You need to explain to me how the Conservatives can bring back legislation that is defeated in the HOL if its a Lib dem amendment but cant do so if its a labour party amendment.
Because you’ve just claimed that although the Conservatives could have circumvented the Lib Dem amendment they cannot circumvent the Labour amendment.
You people are so utterly corrupt you must believe the whole world is gullible.
It has been explained to you. It is explained in the article you’re clearly not bothering to read. Enough from you on this. It’s difficult to believe your ignorance is anything but willful.

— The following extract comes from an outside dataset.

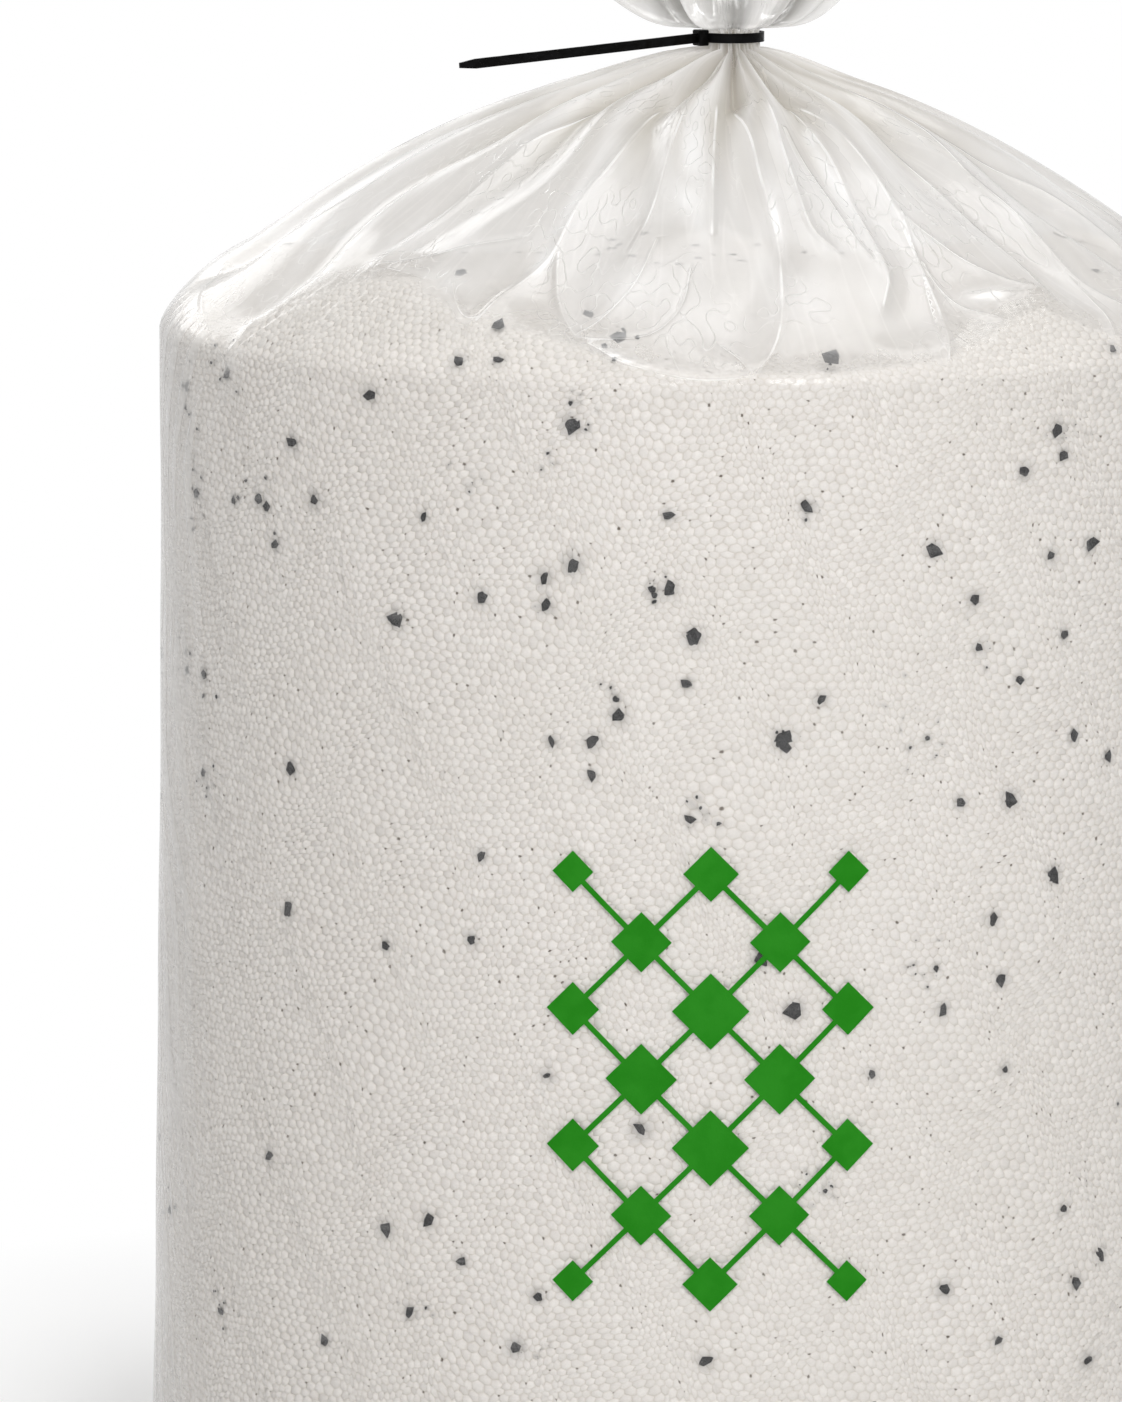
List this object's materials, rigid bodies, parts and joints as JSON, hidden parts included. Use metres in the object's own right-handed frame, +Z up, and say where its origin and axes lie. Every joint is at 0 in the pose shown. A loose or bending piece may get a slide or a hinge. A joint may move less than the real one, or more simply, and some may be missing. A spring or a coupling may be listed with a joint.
{
  "type": "clear film bag of polystyrene bead loose fill",
  "caption": "Round clear film bag of white loose-fill beads, folded over a domed top, gathered at the neck and closed with a black cable tie under a ruffled flare.",
  "frame": {"origin": "centre of the bag's flat base, on the floor", "axes": "+Z up through the bag; the printed front faces -Y; +X is to the right when facing the front"},
  "size_m": [0.5606, 0.5606, 0.7888],
  "materials": {
    "clear_film": "clear, slightly milky polythene film, glossy, whiter where it is folded",
    "polystyrene_beads": "white expanded beads of about 4.5 mm with scattered dark grey chips",
    "black_nylon": "moulded nylon with a soft sheen",
    "green_ink": "flat opaque ink"
  },
  "bodies": {
    "root": {"bag_film": "clear_film", "bead_fill": "polystyrene_beads", "cable_tie": "black_nylon", "green_print": "green_ink"}
  },
  "joints": []
}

No Duncan it hasn’t. Murray glibly explains how a process can be used to circumvent the HOL in order to avoid amendments. ALL amendments not just Lib Dem amendments.
So clearly its inclusive of the Labour amendment as well making the claim that Labour “ABSTAINED” on the Lib Dem amendment because of the circumvention process a total bare faced lie.
Your absolute denial of all reality is nothing but willful corruption.
Not true. You don’t understand. You’re wrong.
Whats not true? The fact that The conservatives can circumvent the HOL on ALL amendments or only on selective amendments?
It’s not true to say the Tories can circumvent the non-fatal amendment that Labour helped to pass. Read up on what a Statutory Instrument is, what the Affirmative Procedure is, and why this regulation cannot be reverted without the permission of the Lords. Or just keep spouting garbage, up to you.
Duncan
“It’s not true to say the Tories can circumvent the non-fatal amendment that Labour helped to pass. Read up on what a Statutory Instrument is, what the Affirmative Procedure is, and why this regulation cannot be reverted without the permission of the Lords. Or just keep spouting garbage, up to you.”
Why don’t you instead highlight the parts that prevent any HOC majority from circumventing specific amendments passed in the HOL but allows them to circumvent others?
This has already been explained. Your ignorance is willful.
Lets leave it for others who read this to decide for themselves then because you’re clearly too far gone to acknowledge reality. Must be that chip implant.